• Requirement: Extract precisely the lines of the entries below, from the first line through the line containing "CURVE_STEPS, EASE_STEPS, LIP_STEPS".

• Supplied information:
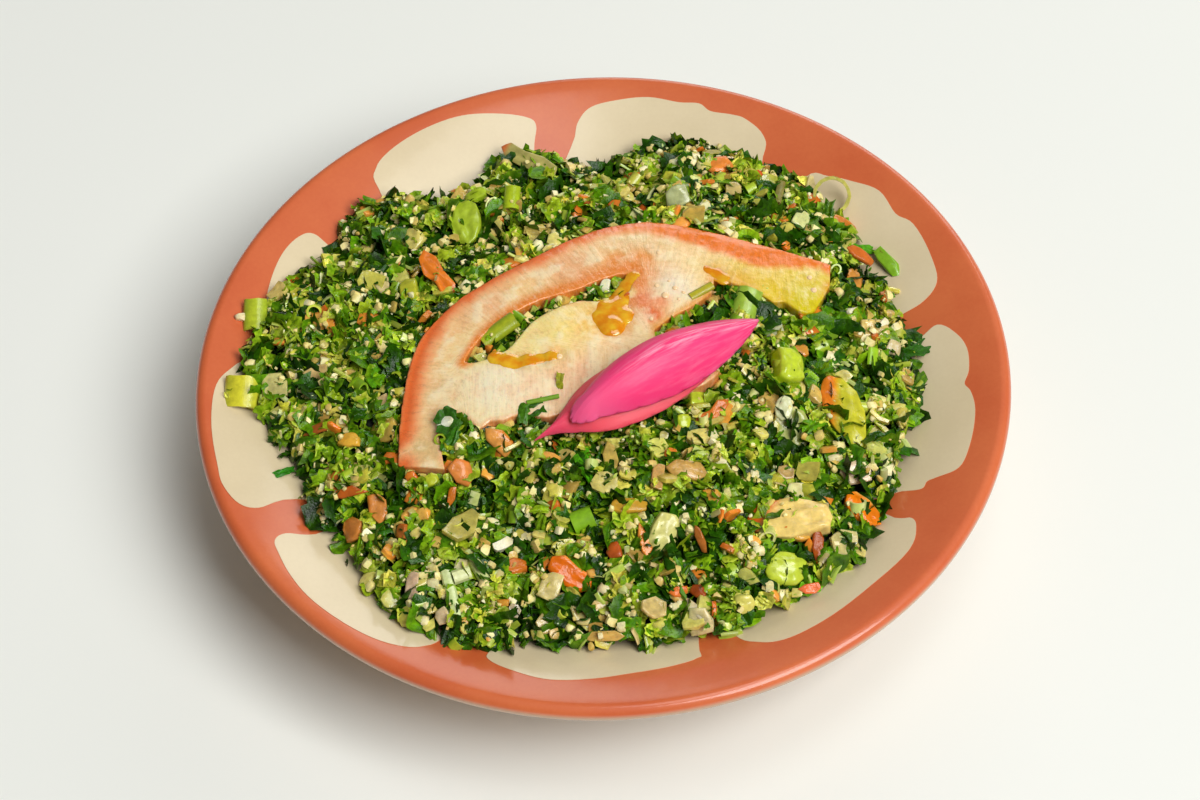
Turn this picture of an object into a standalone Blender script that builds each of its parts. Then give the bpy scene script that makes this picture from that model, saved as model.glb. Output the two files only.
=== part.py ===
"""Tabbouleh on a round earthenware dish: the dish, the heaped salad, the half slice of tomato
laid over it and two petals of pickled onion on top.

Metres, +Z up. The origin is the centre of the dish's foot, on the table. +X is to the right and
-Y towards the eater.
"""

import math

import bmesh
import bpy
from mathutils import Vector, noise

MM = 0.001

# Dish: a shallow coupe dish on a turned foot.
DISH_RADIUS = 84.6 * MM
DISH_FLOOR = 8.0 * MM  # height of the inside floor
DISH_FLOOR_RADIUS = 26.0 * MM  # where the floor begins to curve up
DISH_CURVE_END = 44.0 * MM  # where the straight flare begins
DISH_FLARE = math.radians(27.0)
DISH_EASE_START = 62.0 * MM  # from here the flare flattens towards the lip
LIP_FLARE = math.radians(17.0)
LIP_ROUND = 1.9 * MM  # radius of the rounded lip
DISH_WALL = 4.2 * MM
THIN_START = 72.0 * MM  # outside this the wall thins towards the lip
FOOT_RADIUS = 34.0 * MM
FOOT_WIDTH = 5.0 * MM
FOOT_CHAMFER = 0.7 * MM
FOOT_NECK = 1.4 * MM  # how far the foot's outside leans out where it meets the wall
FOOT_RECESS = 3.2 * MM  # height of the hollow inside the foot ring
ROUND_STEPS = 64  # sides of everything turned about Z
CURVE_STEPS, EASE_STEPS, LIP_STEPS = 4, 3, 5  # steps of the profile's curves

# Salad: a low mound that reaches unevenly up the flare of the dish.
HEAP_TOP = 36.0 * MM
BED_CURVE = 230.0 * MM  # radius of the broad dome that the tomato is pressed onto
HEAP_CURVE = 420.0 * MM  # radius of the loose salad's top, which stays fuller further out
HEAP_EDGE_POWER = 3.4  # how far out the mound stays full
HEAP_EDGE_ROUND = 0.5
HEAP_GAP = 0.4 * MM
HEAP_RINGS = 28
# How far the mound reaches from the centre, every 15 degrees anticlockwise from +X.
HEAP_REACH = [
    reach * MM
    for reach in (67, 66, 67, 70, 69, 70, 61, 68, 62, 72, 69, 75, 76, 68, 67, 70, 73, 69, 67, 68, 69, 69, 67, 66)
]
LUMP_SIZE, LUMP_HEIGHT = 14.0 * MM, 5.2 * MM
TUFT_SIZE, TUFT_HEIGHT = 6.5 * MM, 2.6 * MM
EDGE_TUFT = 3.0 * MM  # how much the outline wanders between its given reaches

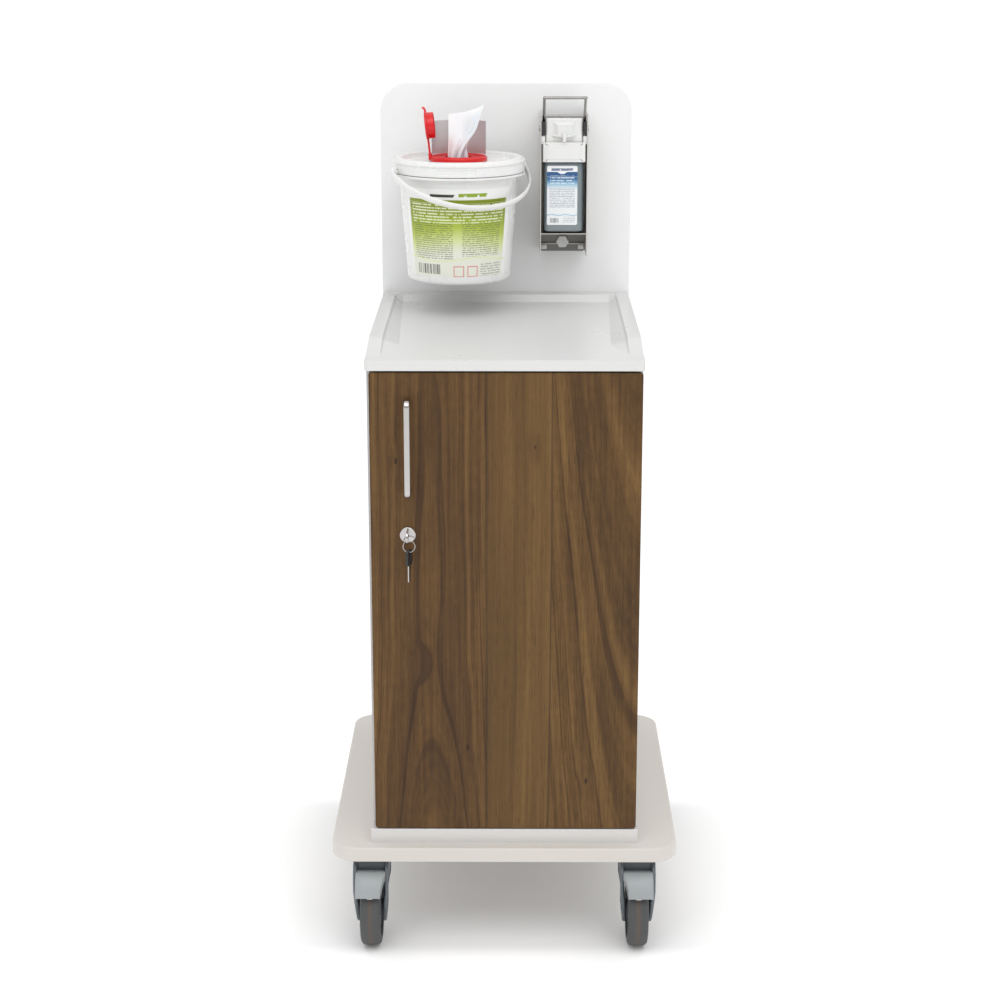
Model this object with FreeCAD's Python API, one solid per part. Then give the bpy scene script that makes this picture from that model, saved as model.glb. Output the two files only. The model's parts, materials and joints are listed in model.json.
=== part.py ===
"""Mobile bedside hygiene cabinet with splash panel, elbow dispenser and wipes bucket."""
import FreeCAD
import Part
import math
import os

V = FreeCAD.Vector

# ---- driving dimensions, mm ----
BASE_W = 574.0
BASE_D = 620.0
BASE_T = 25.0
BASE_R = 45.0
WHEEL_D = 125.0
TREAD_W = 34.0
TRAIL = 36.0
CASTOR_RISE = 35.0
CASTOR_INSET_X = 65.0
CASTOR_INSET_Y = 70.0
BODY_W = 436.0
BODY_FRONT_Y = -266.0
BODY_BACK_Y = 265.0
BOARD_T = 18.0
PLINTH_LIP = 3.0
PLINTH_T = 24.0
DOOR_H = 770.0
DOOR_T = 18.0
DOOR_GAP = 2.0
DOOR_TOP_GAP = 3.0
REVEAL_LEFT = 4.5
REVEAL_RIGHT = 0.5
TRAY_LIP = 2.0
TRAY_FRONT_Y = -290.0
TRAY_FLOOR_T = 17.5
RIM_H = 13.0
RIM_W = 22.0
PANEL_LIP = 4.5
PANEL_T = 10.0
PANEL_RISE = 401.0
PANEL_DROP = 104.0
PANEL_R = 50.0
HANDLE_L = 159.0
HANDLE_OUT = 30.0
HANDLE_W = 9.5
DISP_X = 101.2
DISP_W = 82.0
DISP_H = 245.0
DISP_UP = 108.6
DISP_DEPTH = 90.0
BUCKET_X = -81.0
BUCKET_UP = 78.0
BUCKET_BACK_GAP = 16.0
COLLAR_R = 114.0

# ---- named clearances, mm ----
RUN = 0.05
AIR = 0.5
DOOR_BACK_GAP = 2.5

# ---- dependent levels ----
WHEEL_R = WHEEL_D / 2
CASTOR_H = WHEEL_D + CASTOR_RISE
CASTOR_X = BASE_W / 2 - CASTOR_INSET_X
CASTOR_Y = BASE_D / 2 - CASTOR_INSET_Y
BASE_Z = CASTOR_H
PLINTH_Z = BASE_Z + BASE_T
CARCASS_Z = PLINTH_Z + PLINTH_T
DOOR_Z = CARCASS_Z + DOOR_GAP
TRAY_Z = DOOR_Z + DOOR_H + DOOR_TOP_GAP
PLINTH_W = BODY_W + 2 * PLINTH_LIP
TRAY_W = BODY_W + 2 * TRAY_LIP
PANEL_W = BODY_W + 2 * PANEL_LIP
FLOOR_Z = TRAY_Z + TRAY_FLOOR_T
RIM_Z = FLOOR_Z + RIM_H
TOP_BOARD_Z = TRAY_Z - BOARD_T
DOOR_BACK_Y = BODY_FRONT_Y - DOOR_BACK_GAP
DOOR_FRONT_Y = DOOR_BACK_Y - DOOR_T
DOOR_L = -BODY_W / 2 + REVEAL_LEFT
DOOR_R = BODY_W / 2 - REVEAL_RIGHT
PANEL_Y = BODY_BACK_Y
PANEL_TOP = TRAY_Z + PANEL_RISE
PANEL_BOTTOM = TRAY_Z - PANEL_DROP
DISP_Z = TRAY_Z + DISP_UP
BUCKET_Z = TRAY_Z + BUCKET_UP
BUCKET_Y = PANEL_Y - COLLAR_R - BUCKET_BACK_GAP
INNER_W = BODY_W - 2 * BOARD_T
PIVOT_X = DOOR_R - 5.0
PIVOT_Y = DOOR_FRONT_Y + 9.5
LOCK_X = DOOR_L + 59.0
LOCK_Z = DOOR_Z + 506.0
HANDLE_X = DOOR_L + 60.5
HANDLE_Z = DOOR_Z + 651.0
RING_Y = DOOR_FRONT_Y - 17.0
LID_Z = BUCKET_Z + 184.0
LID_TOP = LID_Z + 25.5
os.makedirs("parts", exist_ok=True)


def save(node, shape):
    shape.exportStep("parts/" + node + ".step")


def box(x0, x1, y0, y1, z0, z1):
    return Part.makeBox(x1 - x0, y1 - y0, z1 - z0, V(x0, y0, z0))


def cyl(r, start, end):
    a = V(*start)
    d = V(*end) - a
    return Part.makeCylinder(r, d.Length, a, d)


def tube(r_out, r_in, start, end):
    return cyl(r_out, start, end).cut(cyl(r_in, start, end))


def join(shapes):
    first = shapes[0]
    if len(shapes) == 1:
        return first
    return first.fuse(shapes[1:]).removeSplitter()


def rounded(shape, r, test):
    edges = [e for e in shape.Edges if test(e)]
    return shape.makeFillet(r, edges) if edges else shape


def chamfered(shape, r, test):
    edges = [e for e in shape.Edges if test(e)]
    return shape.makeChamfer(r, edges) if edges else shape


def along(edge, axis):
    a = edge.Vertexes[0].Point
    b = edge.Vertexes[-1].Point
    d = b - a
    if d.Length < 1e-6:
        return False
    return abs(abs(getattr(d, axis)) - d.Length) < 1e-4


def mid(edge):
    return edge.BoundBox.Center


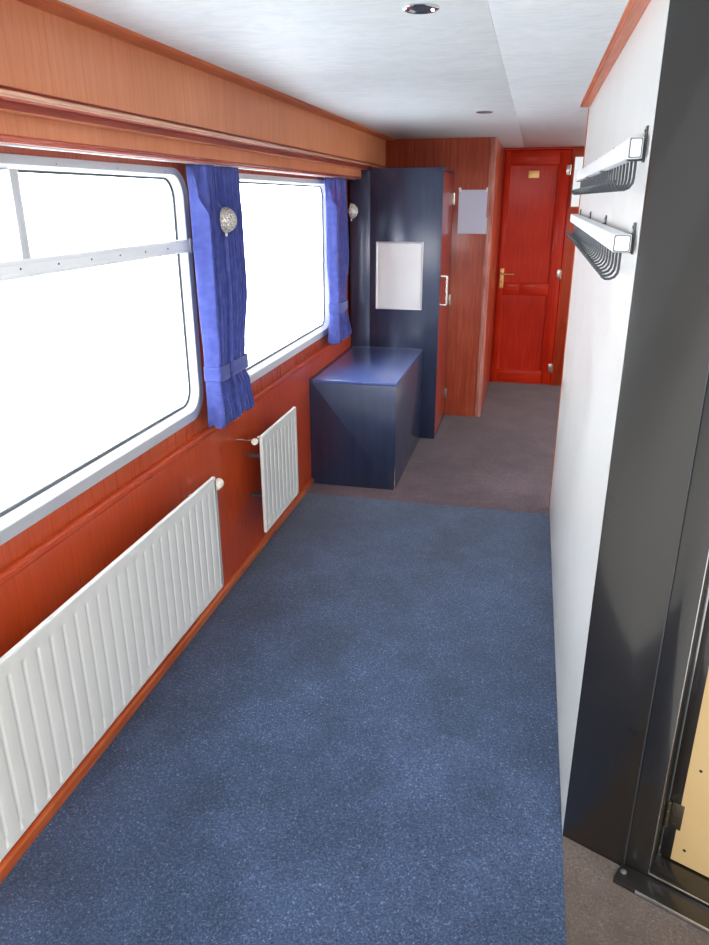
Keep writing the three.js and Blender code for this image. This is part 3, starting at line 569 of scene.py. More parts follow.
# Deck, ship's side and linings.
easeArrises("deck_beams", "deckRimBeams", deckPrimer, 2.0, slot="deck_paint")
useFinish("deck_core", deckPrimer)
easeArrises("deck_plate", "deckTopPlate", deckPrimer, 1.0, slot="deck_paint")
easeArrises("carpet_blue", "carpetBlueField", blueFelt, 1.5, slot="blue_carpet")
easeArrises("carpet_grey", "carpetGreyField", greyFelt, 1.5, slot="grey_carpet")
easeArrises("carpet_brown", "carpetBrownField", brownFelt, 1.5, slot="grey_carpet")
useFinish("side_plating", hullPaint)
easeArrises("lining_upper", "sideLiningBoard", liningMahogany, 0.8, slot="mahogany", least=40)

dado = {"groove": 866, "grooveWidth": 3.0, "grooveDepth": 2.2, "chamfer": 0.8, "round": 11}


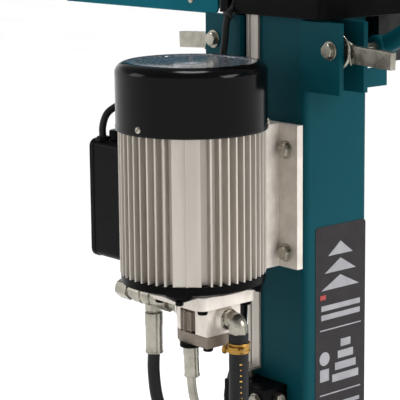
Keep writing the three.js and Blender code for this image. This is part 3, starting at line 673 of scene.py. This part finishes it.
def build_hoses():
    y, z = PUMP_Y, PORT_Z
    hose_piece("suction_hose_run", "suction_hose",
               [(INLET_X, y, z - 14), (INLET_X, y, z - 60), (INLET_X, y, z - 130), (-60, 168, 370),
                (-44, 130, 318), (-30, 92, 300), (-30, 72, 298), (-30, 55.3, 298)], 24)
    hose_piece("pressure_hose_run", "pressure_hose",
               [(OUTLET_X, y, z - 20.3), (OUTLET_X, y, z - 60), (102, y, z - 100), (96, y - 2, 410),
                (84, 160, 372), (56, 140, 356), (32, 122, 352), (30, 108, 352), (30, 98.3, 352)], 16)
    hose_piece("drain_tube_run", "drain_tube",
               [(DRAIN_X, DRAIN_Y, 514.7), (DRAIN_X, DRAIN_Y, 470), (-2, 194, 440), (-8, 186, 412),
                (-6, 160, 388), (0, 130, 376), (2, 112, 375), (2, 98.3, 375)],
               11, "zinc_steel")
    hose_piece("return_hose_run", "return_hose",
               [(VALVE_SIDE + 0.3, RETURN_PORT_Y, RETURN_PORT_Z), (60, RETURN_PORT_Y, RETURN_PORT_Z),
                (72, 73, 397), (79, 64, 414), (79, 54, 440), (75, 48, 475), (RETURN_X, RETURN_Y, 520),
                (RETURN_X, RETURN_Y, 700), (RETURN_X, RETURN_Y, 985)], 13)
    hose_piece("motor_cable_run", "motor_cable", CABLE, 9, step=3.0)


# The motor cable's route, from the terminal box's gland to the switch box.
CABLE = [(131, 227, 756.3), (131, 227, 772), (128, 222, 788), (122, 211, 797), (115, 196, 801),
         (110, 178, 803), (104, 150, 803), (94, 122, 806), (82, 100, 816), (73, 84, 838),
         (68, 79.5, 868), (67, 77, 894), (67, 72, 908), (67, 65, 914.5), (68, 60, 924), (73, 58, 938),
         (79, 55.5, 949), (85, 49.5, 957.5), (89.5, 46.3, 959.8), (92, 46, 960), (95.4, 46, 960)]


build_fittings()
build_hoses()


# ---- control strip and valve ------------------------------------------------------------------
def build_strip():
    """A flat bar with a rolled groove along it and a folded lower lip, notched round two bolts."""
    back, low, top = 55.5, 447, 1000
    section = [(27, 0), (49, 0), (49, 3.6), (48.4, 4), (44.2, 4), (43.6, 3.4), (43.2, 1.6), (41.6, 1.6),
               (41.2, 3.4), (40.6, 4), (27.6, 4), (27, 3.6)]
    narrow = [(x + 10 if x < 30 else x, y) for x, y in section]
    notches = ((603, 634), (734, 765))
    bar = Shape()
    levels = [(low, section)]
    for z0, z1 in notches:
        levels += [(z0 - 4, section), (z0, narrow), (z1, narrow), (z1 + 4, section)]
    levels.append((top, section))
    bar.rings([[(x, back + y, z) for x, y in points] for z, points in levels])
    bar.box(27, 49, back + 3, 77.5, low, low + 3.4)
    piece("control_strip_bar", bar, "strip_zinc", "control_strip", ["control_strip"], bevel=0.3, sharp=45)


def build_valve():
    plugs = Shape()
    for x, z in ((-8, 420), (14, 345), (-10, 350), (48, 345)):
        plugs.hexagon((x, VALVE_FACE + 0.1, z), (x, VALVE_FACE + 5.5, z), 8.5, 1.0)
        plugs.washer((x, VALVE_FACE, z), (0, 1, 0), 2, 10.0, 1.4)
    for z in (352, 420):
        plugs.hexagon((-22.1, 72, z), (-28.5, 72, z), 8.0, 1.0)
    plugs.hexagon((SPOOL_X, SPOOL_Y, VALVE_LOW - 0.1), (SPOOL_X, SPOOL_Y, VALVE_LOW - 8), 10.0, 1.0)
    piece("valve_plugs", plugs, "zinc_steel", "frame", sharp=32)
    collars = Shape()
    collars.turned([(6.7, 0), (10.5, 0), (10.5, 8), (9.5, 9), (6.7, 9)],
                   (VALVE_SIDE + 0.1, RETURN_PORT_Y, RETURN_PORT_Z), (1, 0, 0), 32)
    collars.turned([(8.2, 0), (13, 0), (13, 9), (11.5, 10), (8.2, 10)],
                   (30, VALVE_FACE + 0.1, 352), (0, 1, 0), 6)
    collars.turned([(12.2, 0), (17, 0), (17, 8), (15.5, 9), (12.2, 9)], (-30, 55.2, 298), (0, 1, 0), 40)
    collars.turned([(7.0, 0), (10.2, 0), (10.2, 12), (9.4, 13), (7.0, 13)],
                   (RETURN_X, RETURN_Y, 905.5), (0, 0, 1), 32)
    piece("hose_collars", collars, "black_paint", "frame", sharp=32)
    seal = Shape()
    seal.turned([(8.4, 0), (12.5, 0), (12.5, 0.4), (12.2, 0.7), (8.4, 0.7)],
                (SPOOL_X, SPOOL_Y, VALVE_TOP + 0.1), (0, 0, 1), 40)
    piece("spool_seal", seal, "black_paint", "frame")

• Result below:
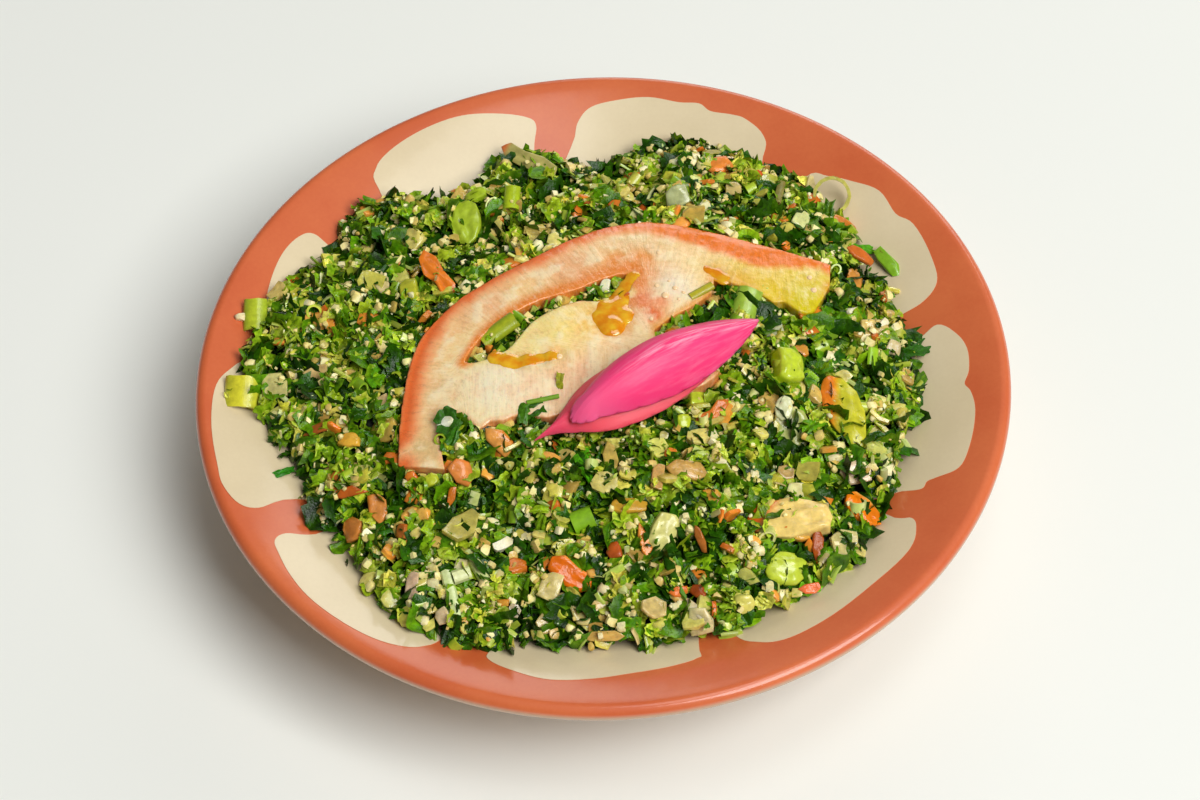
Turn this picture of an object into a standalone Blender script that builds each of its parts. Then give the bpy scene script that makes this picture from that model, saved as model.glb. Output the two files only.
=== part.py ===
"""Tabbouleh on a round earthenware dish: the dish, the heaped salad, the half slice of tomato
laid over it and two petals of pickled onion on top.

Metres, +Z up. The origin is the centre of the dish's foot, on the table. +X is to the right and
-Y towards the eater.
"""

import math

import bmesh
import bpy
from mathutils import Vector, noise

MM = 0.001

# Dish: a shallow coupe dish on a turned foot.
DISH_RADIUS = 84.6 * MM
DISH_FLOOR = 8.0 * MM  # height of the inside floor
DISH_FLOOR_RADIUS = 26.0 * MM  # where the floor begins to curve up
DISH_CURVE_END = 44.0 * MM  # where the straight flare begins
DISH_FLARE = math.radians(27.0)
DISH_EASE_START = 62.0 * MM  # from here the flare flattens towards the lip
LIP_FLARE = math.radians(17.0)
LIP_ROUND = 1.9 * MM  # radius of the rounded lip
DISH_WALL = 4.2 * MM
THIN_START = 72.0 * MM  # outside this the wall thins towards the lip
FOOT_RADIUS = 34.0 * MM
FOOT_WIDTH = 5.0 * MM
FOOT_CHAMFER = 0.7 * MM
FOOT_NECK = 1.4 * MM  # how far the foot's outside leans out where it meets the wall
FOOT_RECESS = 3.2 * MM  # height of the hollow inside the foot ring
ROUND_STEPS = 64  # sides of everything turned about Z
CURVE_STEPS, EASE_STEPS, LIP_STEPS = 4, 3, 5  # steps of the profile's curves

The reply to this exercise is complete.